Long-Term Data Show PSA Screening Modestly Reduces Prostate Cancer Deaths
Posted on 20 May 2026
Prostate cancer is among the most common cancers in men, and the role of population screening has remained controversial because of overdiagnosis and overtreatment. Health systems have sought clearer, long-term evidence to quantify mortality benefit from blood test–based strategies. New analyses from large randomized cohorts with extended follow-up now help define this balance, showing that prostate-specific antigen (PSA) testing modestly reduces prostate cancer deaths while increasing detection, mainly of earlier-stage disease.
Investigators evaluated screening with the PSA blood test in an updated synthesis published in the Cochrane Database of Systematic Reviews. The analysis revises earlier conclusions that lacked sufficient evidence for a mortality effect and incorporates substantially longer follow-up. The work focuses on population-based screening programs conducted in Europe and North America.

The review identifies PSA-based screening as the core modality and describes emerging strategies intended to sharpen specificity and reduce unnecessary biopsies. These approaches combine PSA testing with a kallikrein panel blood test and magnetic resonance imaging (MRI). The authors also note the use of MRI and active surveillance to identify indolent cancers that may not require aggressive treatment, aiming to limit overtreatment-related harms.
Across six randomized trials totaling nearly 800,000 participants, screening with PSA reduced deaths from prostate cancer by about two per 1,000 men screened. Approximately 500 men would need to be invited to screening to prevent one prostate cancer death, based on a major trial that followed 162,241 men for 23 years.

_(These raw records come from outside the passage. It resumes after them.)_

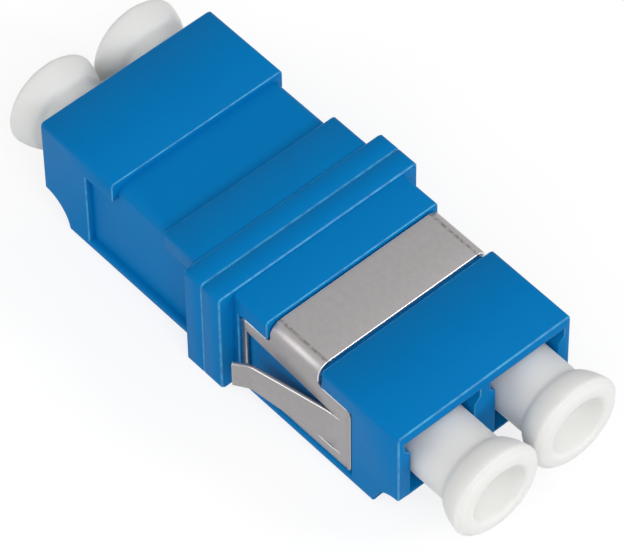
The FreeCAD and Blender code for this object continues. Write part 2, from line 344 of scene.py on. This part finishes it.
# %% No slivers
def drop_slivers(mesh):
    """Close up edges and faces that are too small to see."""
    work = bmesh.new()
    work.from_mesh(mesh)
    bmesh.ops.remove_doubles(work, verts=work.verts, dist=SLIVER)
    bmesh.ops.dissolve_degenerate(work, edges=work.edges, dist=SLIVER)
    open_edges = sum(1 for edge in work.edges if not edge.is_manifold)
    work.to_mesh(mesh)
    work.free()
    print(mesh.name, "open edges", open_edges)


# %% Rounded edges
def soften(piece, radius, shortest, finish):
    """Round the square edges; the new strips get the second slot's number."""
    chosen = weigh_edges(piece.data, shortest)
    for face in piece.data.polygons:
        face.use_smooth = True
    piece.data.materials.clear()
    for _ in range(STRIP_SLOT + 1):
        piece.data.materials.append(finish)
    bevel = piece.modifiers.new("edge_radius", "BEVEL")
    bevel.width = radius
    bevel.segments = BEVEL_SEGMENTS
    bevel.limit_method = "WEIGHT"
    bevel.use_clamp_overlap = False
    bevel.material = STRIP_SLOT
    bpy.context.view_layer.update()
    shown = piece.evaluated_get(bpy.context.evaluated_depsgraph_get())
    mesh = bpy.data.meshes.new_from_object(shown)
    piece.modifiers.clear()
    piece.data = mesh
    drop_slivers(mesh)
    mesh.set_sharp_from_angle(angle=SHARP_CORNER)
    print(piece.name, "rounded edges", chosen, "faces", len(mesh.polygons))


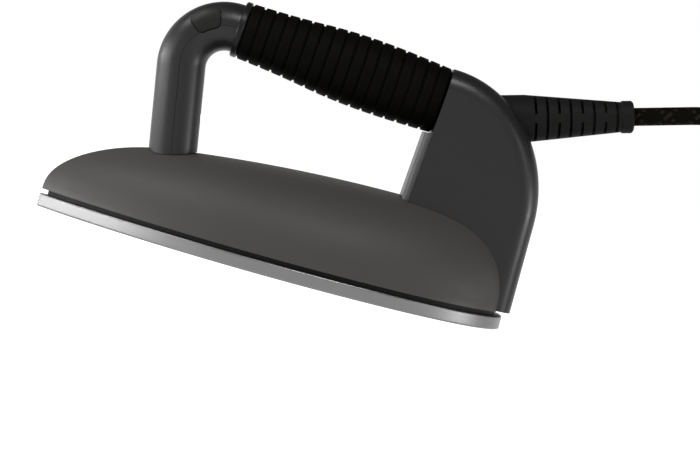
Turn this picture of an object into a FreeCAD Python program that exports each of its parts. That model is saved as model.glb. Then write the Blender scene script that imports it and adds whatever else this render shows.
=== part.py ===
"""Steam-station clothes iron: the handset with its supply hose and the hose's connector.

Millimetres, +Z up. The origin is the middle of the sole's underside, -X is the nose, +X is the
heel, and -Y is the side that carries the steam button. One STEP file is written for each node.
"""

import FreeCAD
import Part
import math
import os

V = FreeCAD.Vector
UP = V(0, 0, 1)
ACROSS = V(0, 1, 0)

# Overall sizes
SOLE_LENGTH = 228.0
SOLE_WIDTH = 114.0
OVERALL_HEIGHT = 119.5

# Clearances
SEAT_GAP = 0.3  # between mouldings that meet without touching
SLIP_GAP = 0.15  # round what is pushed into a socket
CAST_GAP = 0.05  # round what is cast in or screwed in

# Sole: a pointed nose and a blunt heel, each a quarter of a superellipse
SOLE_THICK = 6.3
SOLE_EDGE_ROUND = 0.8
NOSE_SHARE = 0.85  # most of the nose's own radius that its rounded rim may take
WIDEST_FROM_HEEL = 92.0
NOSE_POWERS = (1.9, 1.1)
HEEL_POWERS = (2.3, 2.0)
OUTLINE_STEPS = 8
STEAM_HOLE_R = 1.4
STEAM_HOLE_ROWS = ((33.0, 62.0, 8), (42.0, 78.0, 5))  # inset, first hole from the nose, count
STEAM_HOLE_PITCH = 11.5

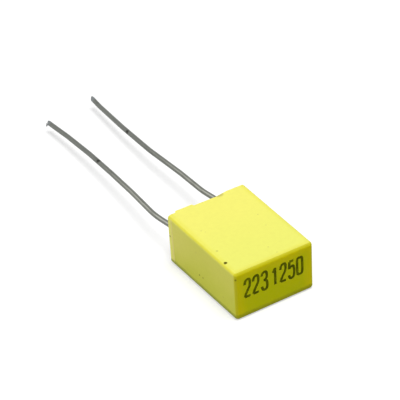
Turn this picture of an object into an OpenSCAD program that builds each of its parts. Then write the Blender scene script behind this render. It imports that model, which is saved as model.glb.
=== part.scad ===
// Box film capacitor with radial leads, for a 5 mm grid.
// A flattened roll of metallised film lies in a moulded case, sealed in with resin poured
// into the case's open end. A tinned wire is welded to each metal-sprayed end of the roll.
// It rests on a broad side, with its leads along +Y and its closed end towards -Y.
// The origin is midway between the leads, level with the tips of the stand-off feet.

/* [Case] */
// Width of the case at its rim, across the two leads
case_w = 7.2; // [6.6:0.1:8]
// Thickness of the case at its rim, between the broad sides
case_t = 4.5; // [3.8:0.1:6]
// Height of the case from its closed end to its rim
case_h = 9.3; // [8:0.1:12]
// Thickness of the side walls
wall = 0.45; // [0.3:0.05:0.6]
// Thickness of the closed end
end_wall = 0.5; // [0.3:0.05:0.8]
// Draft of each side, in degrees, which lets the case leave its mould
draft = 0.7; // [0.2:0.1:1.2]
// Radius of the outer edges
edge_r = 0.3; // [0.15:0.05:0.5]
// Radius of the inner edges
inner_r = 0.2; // [0.1:0.05:0.35]

/* [Stand-off feet] */
// Height of the feet above the rim
foot_h = 0.2; // [0.1:0.05:0.5]
// Length of a foot at its tip, along the broad side
foot_l = 1.5; // [0.8:0.1:2]
// Gap between the tips of the two feet of one broad side
foot_gap = 2.6; // [1.6:0.1:3]
// How far each end of a foot slopes out on its way down to the rim
foot_slope = 0.1; // [0.05:0.05:0.2]
// Where the upper right foot, which runs on to the corner, starts: from the case's middle
long_foot_x = 0.8; // [0.6:0.1:2]
// Length of the slope at the start of the upper right foot
long_foot_slope = 1.1; // [0.1:0.1:1.2]

/* [Resin] */
// Depth of the resin's surface below the rim
resin_drop = 0.25; // [0.15:0.05:0.6]
// Resin between its surface and the roll
resin_cover = 1.4; // [1.2:0.1:2]
// Height and width of the collar of resin that climbs each lead
collar = 0.15; // [0.08:0.01:0.25]
// Thickness of the collar at its upper edge
collar_edge = 0.03; // [0.02:0.01:0.05]

/* [Film roll] */
// Width of the film, between the two sprayed ends
film_w = 3.6; // [3:0.1:3.8]
// Thickness of the sprayed metal on each end of the roll
spray_t = 0.4; // [0.25:0.05:0.5]
// Resin between the roll and the broad sides, at the closed end
side_gap = 0.2; // [0.1:0.05:0.3]
// Resin between the roll and the closed end
end_gap = 0.4; // [0.2:0.05:0.8]

/* [Leads] */
// Distance between the two leads where they leave the case
pitch = 5; // [4.8:0.1:5.3]
// Diameter of the wire
lead_d = 0.45; // [0.4:0.05:0.5]
// Length of the left lead outside the case, along the wire
left_lead_l = 24.6; // [23:0.1:30]
// Length of the right lead outside the case, along the wire
right_lead_l = 26; // [24:0.1:30]
// Radius of the bends outside the case
bend_r = 10; // [6:0.5:14]
// Thickness of the wire where it is pressed flat on the sprayed end
flat_t = 0.2; // [0.15:0.01:0.25]
// Width of the wire where it is pressed flat
flat_w = 0.7; // [0.5:0.05:0.9]
// Length of the stretch that is pressed flat
flat_l = 4.6; // [3:0.1:5]
// Height of the flat stretch above the roll, which keeps the round wire off the sprayed end
flat_rise = 0.1; // [0.05:0.05:0.2]
// Length over which the wire swells from flat to round
swell_l = 0.35; // [0.2:0.05:0.5]
// Length of the straight between the two bends by which the wire steps out to the pitch
jog_l = 0.3; // [0.1:0.05:0.5]
// Depth below the rim from which each lead runs straight out
lead_drop = 0.08; // [0.02:0.02:0.1]
// How much the wire thins in a bend, which also lets each bend end inside a straight
bend_thin = 0.001; // [0.001:0.001:0.005]
// Length of the tip that the cutter has pinched
tip_l = 0.25; // [0.1:0.05:0.4]
// Width of the edge that the cutter leaves across the tip
tip_edge = 0.14; // [0.08:0.02:0.3]

/* [Hidden] */
$fn = 48;
// Each bend outside the case: the straight before it as a share of the lead's length, then its
// turn outwards and its turn down, in degrees. The last straight takes what is left.
left_turns = [
    [0.03, 5, 4], [0.05, -9.5, 0], [0.14, 1.5, 0], [0.16, 1, 0], [0.16, 2, 0], [0.16, 2, 0]
];
right_turns = [
    [0.03, -4, 4.5], [0.09, 6, -0.5], [0.12, -2, 0], [0.19, 2.5, -0.5], [0.19, 1.5, 0], [0.18, 0, -4]
];

// Heights along the leads' direction, down from the tips of the feet
rim_z = -foot_h;
resin_z = rim_z - resin_drop;
closed_z = rim_z - case_h;
floor_z = closed_z + end_wall;
roll_top_z = resin_z - resin_cover;
roll_bottom_z = floor_z + end_gap;
flat_top_z = roll_top_z + flat_rise;
jog_z = flat_top_z + swell_l;
lead_z = rim_z - lead_drop;

roll_h = roll_top_z - roll_bottom_z;
roll_t = 2 * (half_at(case_t, roll_bottom_z) - wall / cos(draft) - side_gap);

lead_r = lead_d / 2;
// The middle of the flat stretch, against the outer face of the sprayed end
flat_x = film_w / 2 + spray_t + flat_t / 2;
// The wire steps out from the flat to its place on the pitch by two opposite bends, with
// a straight between them
jog_h = lead_z - jog_z;
jog_x = pitch / 2 - flat_x;
jog_turn = 2 * atan(abs(jog_x) / (jog_h + jog_l));
jog_r = (jog_x * jog_x + jog_h * jog_h - jog_l * jog_l) / (4 * abs(jog_x));
// Length of each end of a bend that lies inside its straight
lap = 0.02;
// The swell is stretched from a slice of the flat wire, this thick
slice = 0.01;
// A step with smaller bends than this, in degrees, is left out
least_turn = 0.1;
// Sides of the rounded edges of the case and of its cavity, and of the swell's round end
case_sides = 32;
cavity_sides = 16;
swell_sides = 32;
// A cut runs this far past what it cuts
over = 1;

// Half of the size that a drafted pair of sides has at height z, from its size at the rim
function half_at(size, z) = size / 2 + (z - rim_z) * tan(draft);

// Angle of one bend, whichever way it turns
function turn_of(bend) = norm([bend[1], bend[2]]);

// Length of wire in the first n straights and bends
function used(turns, length, n) =
    n == 0 ? 0 : used(turns, length, n - 1) + turns[n - 1][0] * length
        + bend_r * turn_of(turns[n - 1]) * PI / 180;

// The parts are built with the leads along +Z, then laid on a drafted broad side
module lay_down() {
    rotate([draft - 90, 0, 0]) children();
}

// A drafted block whose sides stand in from the case's by inset, with a flat bottom and
// edges of radius r. Its spheres are widened so that their facets lie at r.
module drafted_block(inset, bottom, r, sides) {
    shift = (inset + r) / cos(draft);
    hull()
        for (z = [bottom + r, over], side_x = [-1, 1], side_y = [-1, 1])
            translate([
                side_x * (half_at(case_w, z) - shift),
                side_y * (half_at(case_t, z) - shift),
                z
            ])
                sphere(r = r / cos(180 / sides), $fn = sides);
}

module cavity() {
    drafted_block(wall, floor_z, inner_r, cavity_sides);
}

// The right-hand foot of a broad side
module foot_outline() {
    middle = (foot_gap + foot_l) / 2;
    tip = foot_l / 2;
    root = tip + foot_slope;
    translate([middle, 0])
        polygon([[-root, rim_z - over], [root, rim_z - over], [root, rim_z],
                 [tip, 0], [-tip, 0], [-root, rim_z]]);
}

// The upper right foot, with its long slope, past the case's corner
module long_foot_outline() {
    polygon([[long_foot_x, rim_z - over], [case_w, rim_z - over], [case_w, 0],
             [long_foot_x + long_foot_slope, 0], [long_foot_x, rim_z]]);
}

// A foot's outline, drawn out towards the upper broad side from y on
module foot_bar(y) {
    translate([0, y, 0])
        rotate([90, 0, 0])
            linear_extrude(2 * case_t)
                children();
}

// All that is cut away above the rim, to leave two feet on each broad side
module above_rim() {
    difference() {
        translate([-case_w, -case_t, rim_z])
            cube([2 * case_w, 2 * case_t, 3 * over]);
        mirror([1, 0, 0])
            foot_bar(case_t) foot_outline();
        foot_bar(2 * case_t) foot_outline();
        foot_bar(wall + inner_r - case_t / 2) long_foot_outline();
    }
}

module case() {
    color([0.96, 0.94, 0.36])
        lay_down()
            difference() {
                drafted_block(0, closed_z, edge_r, case_sides);
                cavity();
                above_rim();
            }
}

// A length of the flattened roll, across the leads, with its middle at the origin's x
module roll_slice(width) {
    translate([0, 0, (roll_top_z + roll_bottom_z) / 2])
        rotate([90, 0, 90])
            linear_extrude(width, center = true) {
                square([roll_t, roll_h - roll_t], center = true);
                for (end = [-1, 1])
                    translate([0, end * (roll_h - roll_t) / 2])
                        circle(d = roll_t);
            }
}

module film_roll() {
    color([0.80, 0.82, 0.84])
        lay_down()
            roll_slice(film_w);
}

module end_spray(side) {
    color([0.62, 0.62, 0.60])
        lay_down()
            translate([side * (film_w + spray_t) / 2, 0, 0])
                roll_slice(spray_t);
}

// Wire that turns from +Z towards +X, with the children set on its far end
module turned(turn, radius) {
    lap_turn = lap / radius * 180 / PI;
    translate([radius, 0, 0])
        rotate([90, 0, 180])
            rotate([0, 0, -lap_turn])
                rotate_extrude(angle = turn + 2 * lap_turn)
                    translate([radius, 0])
                        circle(r = lead_r - bend_thin);
    translate([radius * (1 - cos(turn)), 0, radius * sin(turn)])
        rotate([0, turn, 0])
            children();
}

// The stretch that is pressed flat and welded to the sprayed end, and its swell to round
module flat_stretch() {
    translate([-flat_t / 2, -flat_w / 2, flat_top_z - flat_l])
        cube([flat_t, flat_w, flat_l]);
    hull() {
        translate([-flat_t / 2, -flat_w / 2, flat_top_z - slice])
            cube([flat_t, flat_w, slice]);
        translate([0, 0, jog_z - 2 * lap])
            cylinder(h = 2 * lap, r = lead_r / cos(180 / swell_sides), $fn = swell_sides);
    }
}

// The two bends that step the wire out to the pitch, up to where it runs straight
module jog() {
    if (jog_turn < least_turn)
        cylinder(h = jog_h, r = lead_r);
    else
        rotate([0, 0, jog_x < 0 ? 180 : 0])
            turned(jog_turn, jog_r) {
                cylinder(h = jog_l, r = lead_r);
                translate([0, 0, jog_l])
                    rotate([0, 0, 180])
                        turned(jog_turn, jog_r);
            }
}

// The last straight, whose tip the cutter has pinched to a blunt edge
module snipped(length) {
    edge = tip_edge / 2;
    shoulder_z = length - tip_l * (lead_d - edge) / (lead_r - edge);
    intersection() {
        cylinder(h = length, r = lead_r);
        rotate([90, 0, 0])
            linear_extrude(2 * lead_d, center = true)
                polygon([[-lead_d, -over], [lead_d, -over], [lead_d, shoulder_z],
                         [edge, length], [-edge, length], [-lead_d, shoulder_z]]);
    }
}

// Wire outside the case, from straight i on to the tip
module run(turns, length, i = 0) {
    if (i == len(turns))
        snipped(length - used(turns, length, i));
    else {
        straight = turns[i][0] * length;
        roll = atan2(turns[i][2], turns[i][1]);
        cylinder(h = straight, r = lead_r);
        translate([0, 0, straight])
            rotate([0, 0, roll])
                turned(turn_of(turns[i]), bend_r)
                    rotate([0, 0, -roll])
                        run(turns, length, i + 1);
    }
}

// The right lead as it is built, and the left one before it is mirrored
module wire(turns, length) {
    translate([flat_x, 0, 0]) {
        flat_stretch();
        translate([0, 0, jog_z]) jog();
    }
    translate([pitch / 2, 0, lead_z])
        run(turns, length);
}

module left_wire() {
    mirror([1, 0, 0]) wire(left_turns, left_lead_l);
}

module right_wire() {
    wire(right_turns, right_lead_l);
}

module lead_left() {
    color([0.55, 0.55, 0.52]) lay_down() left_wire();
}

module lead_right() {
    color([0.55, 0.55, 0.52]) lay_down() right_wire();
}

module resin_fill() {
    color([0.85, 0.78, 0.35])
        lay_down()
            difference() {
                union() {
                    intersection() {
                        cavity();
                        translate([-case_w, -case_t, closed_z])
                            cube([2 * case_w, 2 * case_t, resin_z - closed_z]);
                    }
                    for (side = [-1, 1])
                        translate([side * pitch / 2, 0, resin_z])
                            cylinder(h = collar, r1 = lead_r + collar, r2 = lead_r + collar_edge);
                }
                roll_slice(film_w + 2 * spray_t);
                left_wire();
                right_wire();
            }
}

case();
resin_fill();
film_roll();
end_spray(-1);  // end_spray_left
end_spray(1);  // end_spray_right
lead_left();
lead_right();
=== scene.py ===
from math import pi, radians

import bmesh
import bpy
from mathutils import Matrix, Vector


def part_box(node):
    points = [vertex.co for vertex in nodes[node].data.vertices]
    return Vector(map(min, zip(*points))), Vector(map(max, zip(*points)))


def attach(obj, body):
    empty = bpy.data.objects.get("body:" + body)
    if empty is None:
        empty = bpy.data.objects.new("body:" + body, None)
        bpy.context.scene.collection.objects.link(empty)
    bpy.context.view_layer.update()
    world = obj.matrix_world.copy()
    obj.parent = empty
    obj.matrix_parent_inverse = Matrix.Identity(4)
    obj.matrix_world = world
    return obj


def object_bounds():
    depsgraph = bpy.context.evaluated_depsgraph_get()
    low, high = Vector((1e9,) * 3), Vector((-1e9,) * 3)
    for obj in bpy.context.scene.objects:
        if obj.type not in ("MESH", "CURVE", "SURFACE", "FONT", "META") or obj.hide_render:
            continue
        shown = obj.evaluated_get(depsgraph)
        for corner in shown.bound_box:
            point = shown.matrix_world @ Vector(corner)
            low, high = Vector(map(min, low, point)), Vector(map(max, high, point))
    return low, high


mm = 0.001

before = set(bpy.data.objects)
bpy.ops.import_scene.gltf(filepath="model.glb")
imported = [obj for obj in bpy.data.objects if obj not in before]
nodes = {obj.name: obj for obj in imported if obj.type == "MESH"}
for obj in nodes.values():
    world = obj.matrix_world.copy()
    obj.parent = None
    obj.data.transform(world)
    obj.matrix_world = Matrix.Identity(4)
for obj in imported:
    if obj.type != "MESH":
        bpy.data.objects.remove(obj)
cadLow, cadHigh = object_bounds()
print("frame loaded:", len(nodes), "nodes")


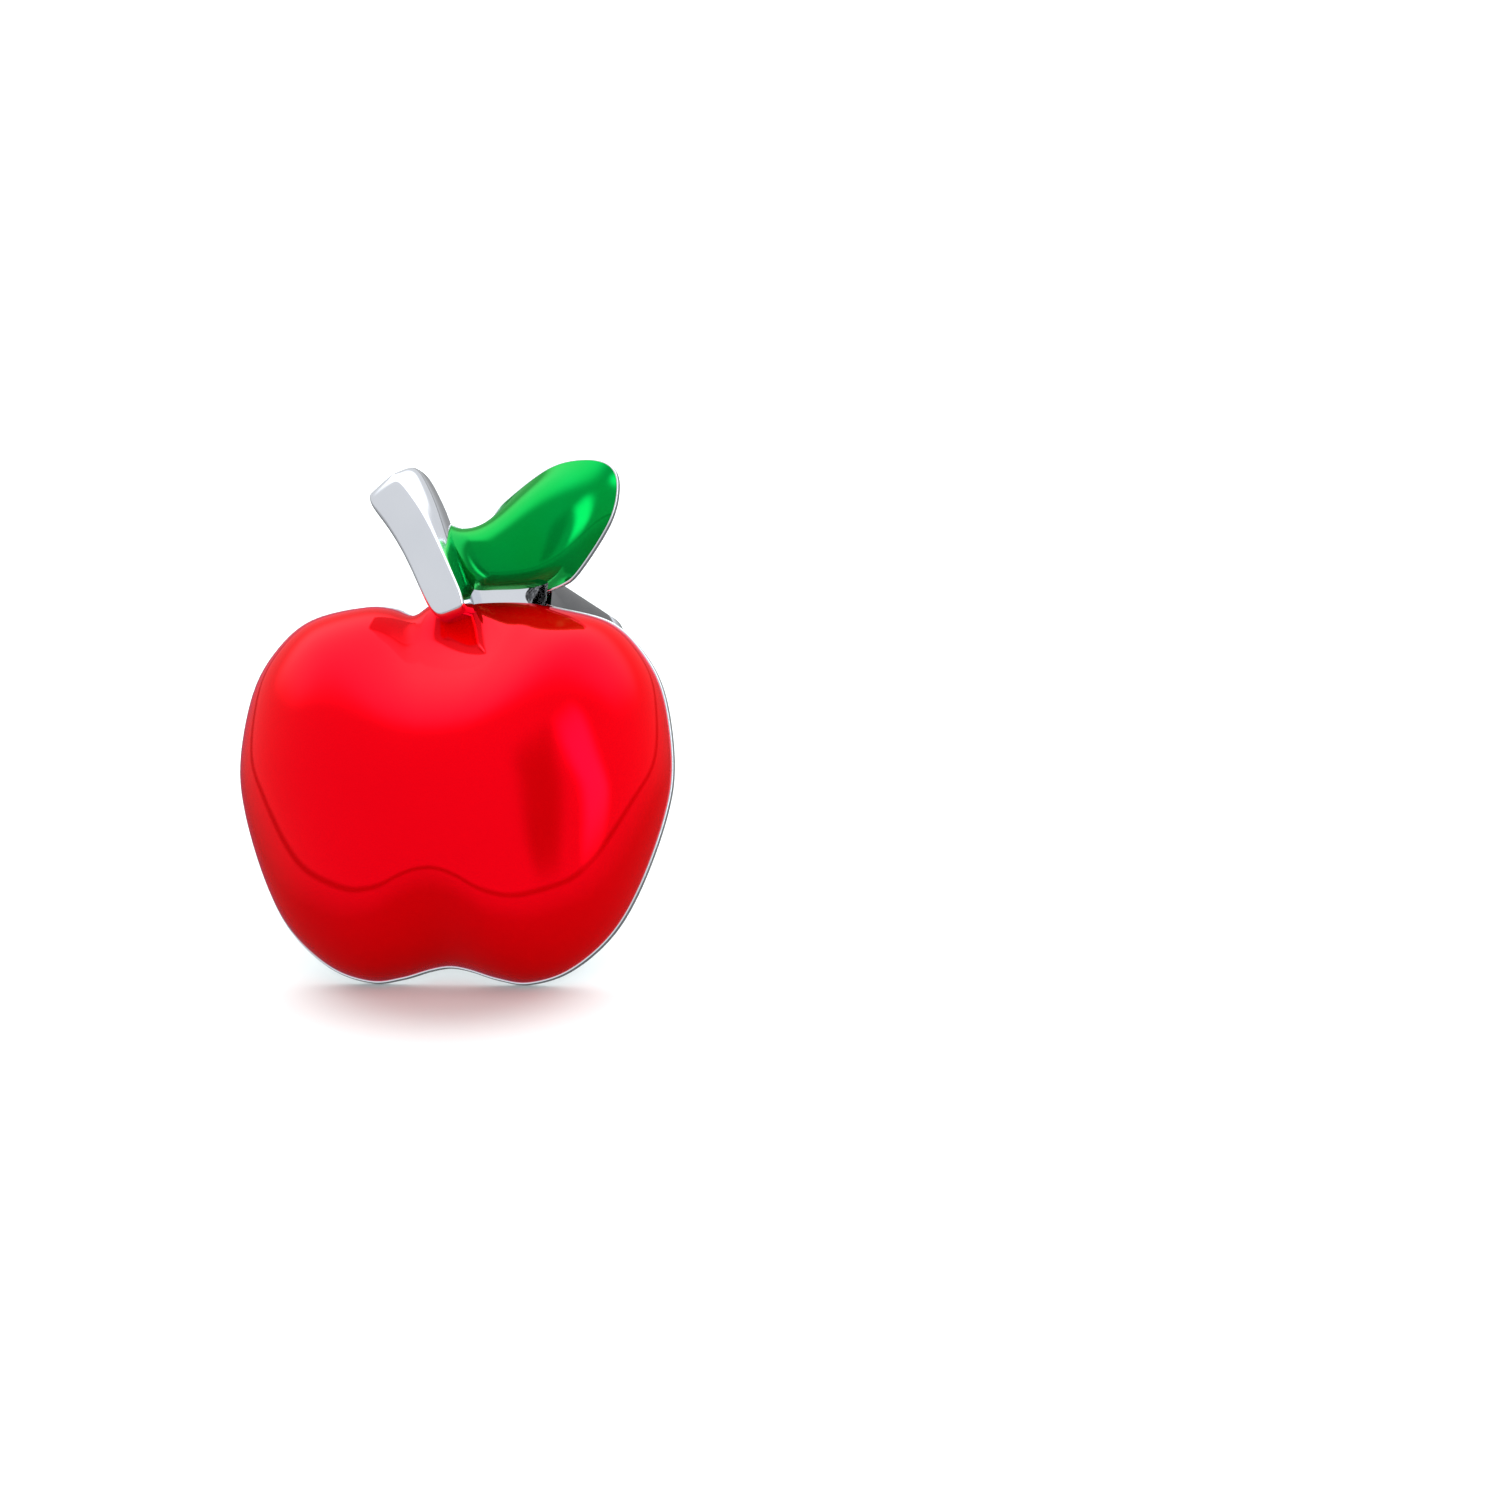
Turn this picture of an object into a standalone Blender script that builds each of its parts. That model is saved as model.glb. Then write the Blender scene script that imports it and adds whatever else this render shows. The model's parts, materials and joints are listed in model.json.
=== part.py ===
"""Apple stud earring: a flat-backed silver casting, two domed enamel fillings and an ear post.

The pieces are modelled flat: X runs across the face, Y up the face and Z out of the face, with the
flat back at Z = 0 and the middle of the apple at the origin. Their parent empty then leans them
back to the way a stud lies on a table, on the two lobes of the apple and the tip of the post, with
the face towards -Y.
"""
import math

import bmesh
import bpy
from mathutils import Vector

MM = 0.001

# ---- driving dimensions -----------------------------------------------------------------------
APPLE_WIDTH = 8.35 * MM
APPLE_HEIGHT = 7.16 * MM          # top of the shoulders to the bottom of the lobes
APPLE_SEAT = 0.18 * MM            # seat of the apple enamel, above the apple's back
APPLE_RISE = 2.66 * MM            # red dome above its seat
STEM_HOLLOW = 1.60 * MM           # how far the red dome sinks where the stem enters
NOTCH_HOLLOW = 0.35 * MM          # how far it sinks beside the notch between the lobes
RIM = 0.03 * MM                   # bare silver left around each enamel
CLEARANCE = 0.02 * MM             # between two pieces that touch
LIMB_STEP = 0.10 * MM             # back of the leaf, web and stem, in front of the apple's back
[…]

However, screening detected roughly 30% more cancers overall and led to about 36 additional diagnoses per 1,000 men screened, predominantly at earlier stages.
Quality-of-life outcomes—including complications of biopsy, sexual dysfunction, and urinary problems—were not systematically assessed in the included trials. The authors point to external evidence (such as the ProtecT trial) addressing treatment-related harms that decision-makers should consider. The current findings suggest the modest mortality benefit is now observable primarily because trials have matured with extended follow-up, while newer multimodal screening strategies may detect more cancers but remain too early to judge for mortality or harm reduction.
"With new data now available, we can now say with moderate certainty that PSA screening reduces prostate cancer deaths in men with a sufficient life expectancy," said Dr. Philipp Dahm, senior author from University of Minnesota.
"We want to be clear that this is not a blanket endorsement of universal screening. The decision should always be made between a patient and their doctor, with a full understanding of both the potential benefits and the very real risks of overdiagnosis and unnecessary treatment," said Dr. Juan Franco, first author from Heinrich Heine University Düsseldorf.